Before Quar, back when I was showing regularly, this would have been a non-issue. My horse generally never looks at jumps; if he is going to spook it will be at the judge’s booth or something else outside of the ring, and generally I just have to remind him his job is in the ring and he’s good. This was not how things went at this show. Steve’s eyes were so wide I could practically see them bulging as we went around. He thought the jumps were scary and bad, so instead of a nice, flowing, forward round he was behind my leg the whole time. We had adds to a lot of the jumps and then out of the blue when I asked for a slightly long spot to a new jump, he dug in his heels and nearly popped me over his shoulder. 

THIS IS NOT NORMAL. I was so flabbergasted that my horse had stopped, I sort of dropped the thread. I regrouped, got him over that jump, did the next one and then got totally lost. The nice people were all: “It’s the zig zag! Jump the zig zag!” I am not lying when I tell you that at least four of the jumps in there could have been called “the zig zag.” The other problem is that this class had 14 efforts and the size of the ring meant that they had to reuse fences, so you were jumping most of them twice throughout the course. At that point I was totally confused and not sure even what number jump I was on. I finally figured out which zig zag they were talking about and then my brain clicked back on and I was able to do the rest of the course. Yikes. Not a great start! 

The speed class went much better, although we were still too slow, but I felt good about it and Steve seemed to be settling. Getting ready to go back in for the third class I was all: “Great! We are back in form!!” Here is where I reveal that I should not have let my guard down. This last course was a Table II, Sec. 2a, and I was looking forward to doing the jump off. It started great, and then we turned back to do Fence 4 and I asked for a slightly long spot and Steve dug in his heels AGAIN! WHAT????? This time he got a couple of thwacks, I wheeled him around, and we finished the course really well. No jump off, though. Sigh.
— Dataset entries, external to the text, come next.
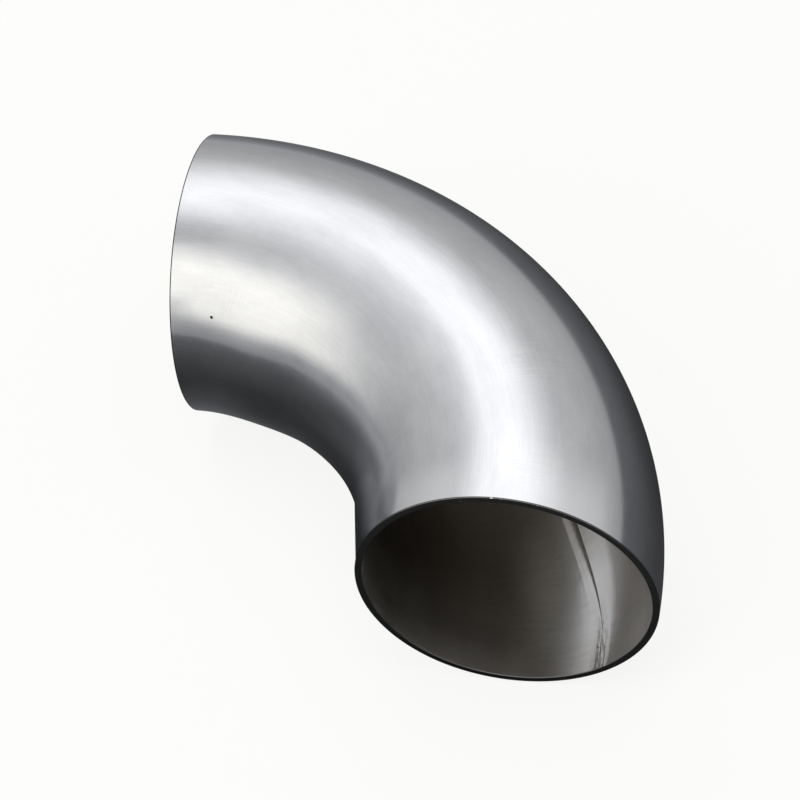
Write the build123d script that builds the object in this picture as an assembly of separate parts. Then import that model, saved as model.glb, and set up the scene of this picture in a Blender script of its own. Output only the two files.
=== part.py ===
"""Butt-welding pipe elbow: 90 degrees, long radius, DN 80 (NPS 3), Schedule 5S, stainless steel.

The elbow is formed from one length of tube, and that tube is strip rolled up and welded along its
length. So it has two physical pieces: the formed wall, whose section is open at the seam, and the
weld that closes it. The weld is ground flush outside and keeps its raised root inside.

Frame: the elbow lies flat, +Z up, with the origin under the middle of its bounding box. One end
faces -Y and the other faces -X. The bend's own axis is upright. Angles round the tube's section
start at the outside of the bend and are positive towards the top.
"""
import math
import os

from build123d import *

# The fitting, in mm and degrees
OUTSIDE_DIAMETER = 88.9
WALL = 2.11
CENTRE_TO_END = 114.3  # from an end face to the centre line of the other end
BEND = 90.0
LAND = 2.0  # straight run behind each end face, where the end is sized round
DEBURR = 0.3  # chamfer that takes the burr off both edges of a cut end

# The seam weld, in mm and degrees
SEAM_ANGLE = -56.0  # on the underside, between the bottom and the outside of the bend
FUSED_WIDTH_OUTSIDE = 4.0
FUSED_WIDTH_INSIDE = 3.0
ROOT_LAP = 0.4  # how far each toe of the raised root lies on the wall beside the fused metal
ROOT_HEIGHT = 0.6
ROOT_BACK_OFF = 0.3  # the root stops this short of each end's deburred edge

CUT_CLEAR = 1.0  # how far a cutting shape passes the faces that it cuts

# Worked out from the sizes above
outer_radius = OUTSIDE_DIAMETER / 2
bore_radius = outer_radius - WALL
bend_radius = CENTRE_TO_END - LAND
# The box runs from an end face, which is LAND behind the bend's axis, to the outside of the bend
axis_to_middle = (bend_radius + outer_radius - LAND) / 2


def along_bend(section, land):
    """Carry a section, drawn across the tube, round the bend and along a straight at each end.

    The section's own origin is the tube's centre line, with x pointing away from the bend's axis.
    """
    start = Plane.XZ * Pos(bend_radius, 0) * section
    finish = Rot(0, 0, BEND) * start
    bent = revolve(start, Axis.Z, BEND)
    before = extrude(start, land, dir=(0, -1, 0))
    after = extrude(finish, land, dir=(-1, 0, 0))
    return before + bent + after


def fused_section():
    """The weld's wedge through the wall, wider outside, and passing both of the wall's faces."""
    slope = (FUSED_WIDTH_OUTSIDE - FUSED_WIDTH_INSIDE) / WALL / 2
    half_out = FUSED_WIDTH_OUTSIDE / 2 + slope * CUT_CLEAR
    half_in = FUSED_WIDTH_INSIDE / 2 - slope * CUT_CLEAR
    far = outer_radius + CUT_CLEAR
    near = bore_radius - CUT_CLEAR
    corners = [(far, -half_out), (far, half_out), (near, half_in), (near, -half_in)]
    return Rot(0, 0, SEAM_ANGLE) * make_face(Polyline(*corners, close=True))


def root_section():
    """The raised root: a low arch that leaves the bore at one toe and meets it at the other."""
    half = FUSED_WIDTH_INSIDE / 2 + ROOT_LAP
    toe = math.sqrt(bore_radius**2 - half**2)
    crown = bore_radius - ROOT_HEIGHT
    arch = ThreePointArc((toe, -half), (crown, 0), (toe, half))
    back = ThreePointArc((toe, half), (bore_radius, 0), (toe, -half))
    return Rot(0, 0, SEAM_ANGLE) * make_face([arch, back])


def make_wall():
    """The whole tube wall, before its seam is taken out, with both ends deburred."""
    ring = Circle(outer_radius) - Circle(bore_radius)
    wall = along_bend(Rot(0, 0, SEAM_ANGLE) * ring, LAND)
    rims = wall.edges().filter_by(GeomType.CIRCLE)
    front_rims = rims.group_by(Axis.Y)[0]
    left_rims = rims.group_by(Axis.X)[0]
    return chamfer(front_rims + left_rims, DEBURR)


def make_pieces():
    wall = make_wall()
    fused = along_bend(fused_section(), LAND + CUT_CLEAR)
    root = along_bend(root_section(), LAND - DEBURR - ROOT_BACK_OFF)
    return {
        "elbow_body": wall - fused,
        "seam_weld": (wall & fused) + root,
    }


os.makedirs("parts", exist_ok=True)
to_frame = Pos(-axis_to_middle, -axis_to_middle, outer_radius)
for name, piece in make_pieces().items():
    placed = to_frame * piece
    placed.label = name
    export_step(placed, f"parts/{name}.step")
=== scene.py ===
"""Studio scene for a 90 degree long radius pipe elbow: wall, seam weld, their finishes and the light."""
import math

import bmesh
import bpy
from mathutils import Matrix, Vector, noise


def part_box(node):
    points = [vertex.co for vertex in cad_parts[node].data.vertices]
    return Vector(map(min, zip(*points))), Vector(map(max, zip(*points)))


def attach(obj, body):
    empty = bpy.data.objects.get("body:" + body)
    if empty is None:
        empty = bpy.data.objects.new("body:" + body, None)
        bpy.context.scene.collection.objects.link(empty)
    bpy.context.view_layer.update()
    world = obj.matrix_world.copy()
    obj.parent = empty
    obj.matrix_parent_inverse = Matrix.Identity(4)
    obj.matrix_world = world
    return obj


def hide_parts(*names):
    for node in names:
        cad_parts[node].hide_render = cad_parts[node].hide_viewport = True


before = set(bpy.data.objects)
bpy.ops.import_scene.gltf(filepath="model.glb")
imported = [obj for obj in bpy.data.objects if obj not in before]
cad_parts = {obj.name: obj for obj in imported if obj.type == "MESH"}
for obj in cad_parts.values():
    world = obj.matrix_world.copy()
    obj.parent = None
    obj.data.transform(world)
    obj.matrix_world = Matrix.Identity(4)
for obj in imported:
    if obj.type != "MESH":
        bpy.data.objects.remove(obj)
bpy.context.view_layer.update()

MM = 0.001

# ---- the fitting's own sizes, in metres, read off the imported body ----
BODY_LOW, BODY_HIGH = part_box("elbow_body")
WALL = 2.11 * MM
LAND = 2.0 * MM                    # short straight run at each end
DEBURR = 0.15 * MM
OUTER_RADIUS = (BODY_HIGH.z - BODY_LOW.z) / 2
BORE_RADIUS = OUTER_RADIUS - WALL
MID_RADIUS = OUTER_RADIUS - WALL / 2
BEND_AXIS = Vector((BODY_LOW.x + LAND, BODY_LOW.y + LAND, BODY_LOW.z + OUTER_RADIUS))
BEND_RADIUS = BODY_HIGH.x - OUTER_RADIUS - BEND_AXIS.x
BEND = math.radians(90)
BEND_RUN = BEND * BEND_RADIUS
HALF_RUN = BEND * BEND_RADIUS / 2  # from the middle of the elbow to where a land starts

# ---- flats left in the crook where the ends were pressed to size: creased in front, soft at the left ----
FRONT_FLAT = math.radians(22)
FRONT_DRAWN_IN = 0.3 * MM
LEFT_FLAT = math.radians(32)
LEFT_DRAWN_IN = 0.9 * MM
LEFT_STAND = 0.95 * MM
MOUTH = BEND_AXIS + Vector((BEND_RADIUS, -LAND, 0))      # centre of the front end

# ---- the seam weld ----
SEAM_AT_END = math.radians(-56.2)      # round the tube, from the outside of the bend
SEAM_DRIFT = math.radians(-5.3)        # how far it strays towards the underside in the bend
DRIFT_START = math.radians(5.5)
DRIFT_RUN = math.radians(18)
FUSED_HALF_OUTSIDE = 2.0 * MM / OUTER_RADIUS
FUSED_HALF_INSIDE = 1.5 * MM / BORE_RADIUS
TOE_HALF = 2.2 * MM / BORE_RADIUS
ROOT_SUNK = 0.05 * MM                  # the root's underside lies this deep in the wall
ROOT_DRESSED = 0.09 * MM               # height left where the ends were dressed
ROOT_FULL = 0.34 * MM                  # height as welded
DRESSED_TO = 13 * MM                   # from the end, where the dressing starts to fade
FULL_FROM = 42 * MM
FLANK_DRESSED = 0.22                   # width of the steep flank, as a share of the root's half width
FLANK_FULL = 0.78
TOE_SUNK = 0.004 * MM                  # keeps the root's thin edges out of sight in the wall
SWELL_PITCH = 11 * MM                  # slow rise and fall of the root's height
SWELL_SHARE = 0.15
RIPPLE_PITCH = 1.1 * MM                # one scale of the weld
RIPPLE_HEIGHT = 0.006 * MM
RIPPLE_BOW = 0.9                       # how far a scale's middle runs ahead of its sides, in pitches
RIPPLE_WANDER = 9 * MM                 # over this run the pitch drifts
LUMP_PITCH = 2.2 * MM
LUMP_HEIGHT = 0.012 * MM
GRIT_PITCH = 0.8 * MM                  # left by the dressing tool at the ends
GRIT_HEIGHT = 0.014 * MM
BEHIND_SEAM = 70 * MM                  # how far round the tube is counted backwards from the seam

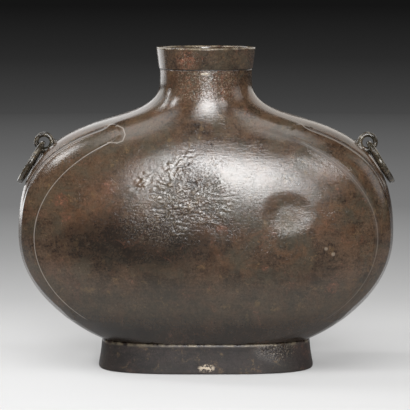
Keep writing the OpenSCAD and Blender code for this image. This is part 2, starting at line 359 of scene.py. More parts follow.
class Graph:
    """A node tree that is filled by one method."""

    def __init__(self, tree: bpy.types.NodeTree) -> None:
        """Empties the tree.

        Args:
            tree: The node tree of a material or a world.
        """
        self.tree = tree
        self.tree.nodes.clear()
        self._place: Sig | None = None

    def node(self, kind: str, settings: dict | None = None, sockets: dict | None = None,
             out: int | str = 0) -> Sig:
        """Adds a node.

        Args:
            kind: The node's type.
            settings: Its properties, and the stops of a ramp, set before the sockets.
            sockets: Values or signals by the input's name or number.
            out: Name or number of the output that is returned.

        Returns:
            The chosen output.
        """
        made = self.tree.nodes.new(kind)
        for key, value in (settings or {}).items():
            if key == "stops":
                while len(made.color_ramp.elements) < len(value):
                    made.color_ramp.elements.new(0.5)
                for element, (position, colour) in zip(made.color_ramp.elements, value):
                    element.position = position
                    element.color = colour
            else:
                setattr(made, key, value)
        for key, value in (sockets or {}).items():
            if isinstance(value, Sig):
                self.tree.links.new(value.socket, made.inputs[key])
            else:
                made.inputs[key].default_value = value
        return Sig(self, made.outputs[out])

    @property
    def place(self) -> Sig:
        """The point's place on the object, in metres."""
        if self._place is None:
            self._place = self.node("ShaderNodeTexCoord", out="Object")
        return self._place

    def axis(self, letter: str) -> Sig:
        """One coordinate of the place."""
        return self.node("ShaderNodeSeparateXYZ", None, {0: self.place}, out=letter)

    def shifted(self, offset: Point, scale: Point = (1, 1, 1)) -> Sig:
        """The place, moved and stretched."""
        return self.node("ShaderNodeMapping", None,
                         {"Vector": self.place, "Location": offset, "Scale": scale})

    def looked(self) -> Sig:
        """1 for camera, glossy and transmission rays, which see the backdrop as it is."""
        rays = [self.node("ShaderNodeLightPath", out=f"Is {kind} Ray")
                for kind in ("Camera", "Glossy", "Transmission")]
        return rays[0].most(rays[1]).most(rays[2])

    def clouds(self, scale: float, detail: float = 3, rough: float = 0.55, warp: float = 0,
               where: Sig | None = None) -> Sig:
        """Soft random pattern between 0 and 1.

        Args:
            scale: Patches per metre.
            detail: Finer layers.
            rough: Strength of the finer layers.
            warp: Distortion.
            where: Another place than the plain one.

        Returns:
            The pattern.
        """
        return self.node("ShaderNodeTexNoise", None,
                         {"Vector": where or self.place, "Scale": scale, "Detail": detail,
                          "Roughness": rough, "Distortion": warp})

    def near(self, mark: Mark) -> Sig:
        """Mask that is 1 in the middle of a mark and 0 beyond its wavy outline.

        Args:
            mark: Where it is, how large, and how it fades.

        Returns:
            The mask.
        """
        radius = mark.radius * MM
        point = (mark.x * MM, mark.y * MM, mark.z * MM)
        middle = tuple(-c * s for c, s in zip(point, mark.squash))
        moved = self.node("ShaderNodeMapping", None,
                          {"Vector": self.place, "Location": middle, "Scale": mark.squash})
        far = self.node("ShaderNodeVectorMath", {"operation": "LENGTH"}, {0: moved}, out="Value")
        wavy = far + (self.clouds(1.6 / radius, 3) - 0.5) * (0.6 * radius)
        return 1 - wavy.step(radius * (1 - mark.edge), radius)

    def near_any(self, marks: tuple[Mark, ...]) -> Sig:
        """Mask of several marks together."""
        return reduce(Sig.most, [self.near(mark) for mark in marks])

    def mix(self, share: Value, first: Sig | Colour, second: Sig | Colour) -> Sig:
        """Two colours mixed by a share."""
        return self.node("ShaderNodeMix", {"data_type": "RGBA", "blend_type": "MIX"},
                         {0: share, 6: first, 7: second}, out=2)

    def ramp(self, stops: Stops, share: Sig) -> Sig:
        """Colour along a row of stops, each a share and a screen colour."""
        return self.node("ShaderNodeValToRGB",
                         {"stops": [(place, tone(code)) for place, code in stops]}, {0: share})

    def bump(self, height: Sig, distance: float, strength: float = 1,
             under: Sig | None = None) -> Sig:
        """Bump from a height between 0 and 1.

        Args:
            height: The pattern.
            distance: What a height of 1 stands for, in metres.
            strength: Share of it that shows.
            under: A bump that this one lies on.

        Returns:
            The normal.
        """
        sockets = {"Height": height, "Distance": distance, "Strength": strength}
        if under is not None:
            sockets["Normal"] = under
        return self.node("ShaderNodeBump", None, sockets)

    def close(self, shader: Sig, kind: str = "ShaderNodeOutputMaterial") -> None:
        """Ends the tree with its surface."""
        output = self.tree.nodes.new(kind)
        self.tree.links.new(shader.socket, output.inputs["Surface"])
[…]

Getting back in the groove! Photo by Jaime Loichinger.

After obsessing over it for a day or two, I came to a couple of realizations. Being perfect all the time is not only not possible, it’s kind of a dumb goal for an ammy. I am a perfectionist, but I am also not a professional rider and I only have one horse. My time in the saddle is limited compared to pros and ammies who are fortunate enough to have multiple horses (and more time than me!). This means that I might make mistakes a rider who is tuned up more might not. Or, as in the case of this show, that I might not react as quickly or as well when my horse isn’t on the same page as me. On the other hand, I certainly don’t feel like trying to be as correct and as on form as possible is an unachievable goal, so I’m left with the understanding that I can always do better. 

Our jump school a few days later. Steve looks great! Photo by Alice Fitzhugh.

The second realization is that I really should have just cowboyed Stevie and gotten him to focus more on me and what I was saying to him, instead of allowing him to wander off, mentally, without me. In a jump school I had a few days later this was absolutely made clear; if we gallop and he’s balanced, Steve is right there with me. Even if we are rusty at showing I DO know how to ride my horse! Having a pro ride him in a show might make me feel better, but my trainers and I agree that I can do this myself. I am capable and we are a good pair, and that’s comforting to have tucked away into the back of my mind, too. 

So, as this terrible, no good, very bad year gets past the ¾ mark, I feel happy to be finally back in the show ring. There aren’t too many rated shows left in my region, but there are some good schooling shows and at this stage, who cares about points? Showing is a muscle and I really just need to exercise mine; where we go isn’t as important as that we get out and do it. Wish us luck, and remember what I am trying to tell myself more often: to be kind to yourself when the day doesn’t go as planned. There is always another opportunity!